Set task
Return every line of the material exactly.

Raw data
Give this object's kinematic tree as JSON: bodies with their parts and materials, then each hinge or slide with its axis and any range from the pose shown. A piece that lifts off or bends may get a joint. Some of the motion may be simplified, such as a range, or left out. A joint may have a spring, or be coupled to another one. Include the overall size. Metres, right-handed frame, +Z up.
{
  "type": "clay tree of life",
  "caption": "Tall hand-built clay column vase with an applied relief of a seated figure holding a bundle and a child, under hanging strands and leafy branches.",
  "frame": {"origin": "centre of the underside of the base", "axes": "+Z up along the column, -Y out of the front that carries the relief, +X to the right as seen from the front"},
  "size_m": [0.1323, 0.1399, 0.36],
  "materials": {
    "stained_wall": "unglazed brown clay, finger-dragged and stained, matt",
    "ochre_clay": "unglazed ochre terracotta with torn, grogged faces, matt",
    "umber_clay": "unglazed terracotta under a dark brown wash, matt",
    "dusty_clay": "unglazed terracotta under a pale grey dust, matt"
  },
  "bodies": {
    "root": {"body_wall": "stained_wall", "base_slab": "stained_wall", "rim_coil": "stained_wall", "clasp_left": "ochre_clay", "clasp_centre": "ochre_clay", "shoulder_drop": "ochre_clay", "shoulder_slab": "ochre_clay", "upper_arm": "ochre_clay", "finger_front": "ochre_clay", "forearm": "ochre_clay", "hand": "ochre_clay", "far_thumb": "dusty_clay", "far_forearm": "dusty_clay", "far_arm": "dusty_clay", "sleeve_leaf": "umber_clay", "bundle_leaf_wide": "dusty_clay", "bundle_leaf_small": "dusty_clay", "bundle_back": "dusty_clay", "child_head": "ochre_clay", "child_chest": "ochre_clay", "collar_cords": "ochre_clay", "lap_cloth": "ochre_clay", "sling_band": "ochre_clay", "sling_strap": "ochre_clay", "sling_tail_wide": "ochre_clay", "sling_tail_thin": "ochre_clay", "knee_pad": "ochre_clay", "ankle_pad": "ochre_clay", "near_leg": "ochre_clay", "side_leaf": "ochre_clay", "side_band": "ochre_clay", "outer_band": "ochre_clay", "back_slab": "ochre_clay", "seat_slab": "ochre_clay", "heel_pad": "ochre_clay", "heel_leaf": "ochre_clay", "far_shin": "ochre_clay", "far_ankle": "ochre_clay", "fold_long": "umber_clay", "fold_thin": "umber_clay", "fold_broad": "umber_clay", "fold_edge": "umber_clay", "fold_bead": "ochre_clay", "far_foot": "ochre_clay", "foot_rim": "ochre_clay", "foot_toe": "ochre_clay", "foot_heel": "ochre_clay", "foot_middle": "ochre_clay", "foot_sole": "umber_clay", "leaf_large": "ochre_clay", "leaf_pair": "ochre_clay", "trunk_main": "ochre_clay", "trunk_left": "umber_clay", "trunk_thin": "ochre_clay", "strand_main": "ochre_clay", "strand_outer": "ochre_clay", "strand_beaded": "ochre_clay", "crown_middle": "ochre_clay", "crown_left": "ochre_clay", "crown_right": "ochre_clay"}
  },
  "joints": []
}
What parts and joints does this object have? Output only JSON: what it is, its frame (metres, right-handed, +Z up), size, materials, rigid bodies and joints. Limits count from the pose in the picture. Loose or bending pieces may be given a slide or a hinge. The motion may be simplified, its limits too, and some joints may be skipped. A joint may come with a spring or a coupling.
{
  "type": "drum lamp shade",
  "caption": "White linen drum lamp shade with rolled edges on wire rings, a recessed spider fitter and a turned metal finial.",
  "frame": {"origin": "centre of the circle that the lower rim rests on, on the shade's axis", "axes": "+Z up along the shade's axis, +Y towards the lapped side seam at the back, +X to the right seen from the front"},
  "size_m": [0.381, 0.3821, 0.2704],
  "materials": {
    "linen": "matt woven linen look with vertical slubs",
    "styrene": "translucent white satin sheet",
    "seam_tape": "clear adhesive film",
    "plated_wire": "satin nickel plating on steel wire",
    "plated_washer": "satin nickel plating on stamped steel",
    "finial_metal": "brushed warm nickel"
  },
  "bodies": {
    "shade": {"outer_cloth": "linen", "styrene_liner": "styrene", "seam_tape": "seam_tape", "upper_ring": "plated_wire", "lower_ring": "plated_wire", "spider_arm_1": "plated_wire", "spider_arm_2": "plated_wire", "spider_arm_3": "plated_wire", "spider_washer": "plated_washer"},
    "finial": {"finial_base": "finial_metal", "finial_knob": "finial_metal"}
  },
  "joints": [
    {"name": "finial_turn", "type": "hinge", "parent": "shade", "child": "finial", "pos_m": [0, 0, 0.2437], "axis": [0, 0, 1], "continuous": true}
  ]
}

Full answer
Give this object's kinematic tree as JSON: bodies with their parts and materials, then each hinge or slide with its axis and any range from the pose shown. A piece that lifts off or bends may get a joint. Some of the motion may be simplified, such as a range, or left out. A joint may have a spring, or be coupled to another one. Include the overall size. Metres, right-handed frame, +Z up.
{
  "type": "clay tree of life",
  "caption": "Tall hand-built clay column vase with an applied relief of a seated figure holding a bundle and a child, under hanging strands and leafy branches.",
  "frame": {"origin": "centre of the underside of the base", "axes": "+Z up along the column, -Y out of the front that carries the relief, +X to the right as seen from the front"},
  "size_m": [0.1323, 0.1399, 0.36],
  "materials": {
    "stained_wall": "unglazed brown clay, finger-dragged and stained, matt",
    "ochre_clay": "unglazed ochre terracotta with torn, grogged faces, matt",
    "umber_clay": "unglazed terracotta under a dark brown wash, matt",
    "dusty_clay": "unglazed terracotta under a pale grey dust, matt"
  },
  "bodies": {
    "root": {"body_wall": "stained_wall", "base_slab": "stained_wall", "rim_coil": "stained_wall", "clasp_left": "ochre_clay", "clasp_centre": "ochre_clay", "shoulder_drop": "ochre_clay", "shoulder_slab": "ochre_clay", "upper_arm": "ochre_clay", "finger_front": "ochre_clay", "forearm": "ochre_clay", "hand": "ochre_clay", "far_thumb": "dusty_clay", "far_forearm": "dusty_clay", "far_arm": "dusty_clay", "sleeve_leaf": "umber_clay", "bundle_leaf_wide": "dusty_clay", "bundle_leaf_small": "dusty_clay", "bundle_back": "dusty_clay", "child_head": "ochre_clay", "child_chest": "ochre_clay", "collar_cords": "ochre_clay", "lap_cloth": "ochre_clay", "sling_band": "ochre_clay", "sling_strap": "ochre_clay", "sling_tail_wide": "ochre_clay", "sling_tail_thin": "ochre_clay", "knee_pad": "ochre_clay", "ankle_pad": "ochre_clay", "near_leg": "ochre_clay", "side_leaf": "ochre_clay", "side_band": "ochre_clay", "outer_band": "ochre_clay", "back_slab": "ochre_clay", "seat_slab": "ochre_clay", "heel_pad": "ochre_clay", "heel_leaf": "ochre_clay", "far_shin": "ochre_clay", "far_ankle": "ochre_clay", "fold_long": "umber_clay", "fold_thin": "umber_clay", "fold_broad": "umber_clay", "fold_edge": "umber_clay", "fold_bead": "ochre_clay", "far_foot": "ochre_clay", "foot_rim": "ochre_clay", "foot_toe": "ochre_clay", "foot_heel": "ochre_clay", "foot_middle": "ochre_clay", "foot_sole": "umber_clay", "leaf_large": "ochre_clay", "leaf_pair": "ochre_clay", "trunk_main": "ochre_clay", "trunk_left": "umber_clay", "trunk_thin": "ochre_clay", "strand_main": "ochre_clay", "strand_outer": "ochre_clay", "strand_beaded": "ochre_clay", "crown_middle": "ochre_clay", "crown_left": "ochre_clay", "crown_right": "ochre_clay"}
  },
  "joints": []
}
What parts and joints does this object have? Output only JSON: what it is, its frame (metres, right-handed, +Z up), size, materials, rigid bodies and joints. Limits count from the pose in the picture. Loose or bending pieces may be given a slide or a hinge. The motion may be simplified, its limits too, and some joints may be skipped. A joint may come with a spring or a coupling.
{
  "type": "drum lamp shade",
  "caption": "White linen drum lamp shade with rolled edges on wire rings, a recessed spider fitter and a turned metal finial.",
  "frame": {"origin": "centre of the circle that the lower rim rests on, on the shade's axis", "axes": "+Z up along the shade's axis, +Y towards the lapped side seam at the back, +X to the right seen from the front"},
  "size_m": [0.381, 0.3821, 0.2704],
  "materials": {
    "linen": "matt woven linen look with vertical slubs",
    "styrene": "translucent white satin sheet",
    "seam_tape": "clear adhesive film",
    "plated_wire": "satin nickel plating on steel wire",
    "plated_washer": "satin nickel plating on stamped steel",
    "finial_metal": "brushed warm nickel"
  },
  "bodies": {
    "shade": {"outer_cloth": "linen", "styrene_liner": "styrene", "seam_tape": "seam_tape", "upper_ring": "plated_wire", "lower_ring": "plated_wire", "spider_arm_1": "plated_wire", "spider_arm_2": "plated_wire", "spider_arm_3": "plated_wire", "spider_washer": "plated_washer"},
    "finial": {"finial_base": "finial_metal", "finial_knob": "finial_metal"}
  },
  "joints": [
    {"name": "finial_turn", "type": "hinge", "parent": "shade", "child": "finial", "pos_m": [0, 0, 0.2437], "axis": [0, 0, 1], "continuous": true}
  ]
}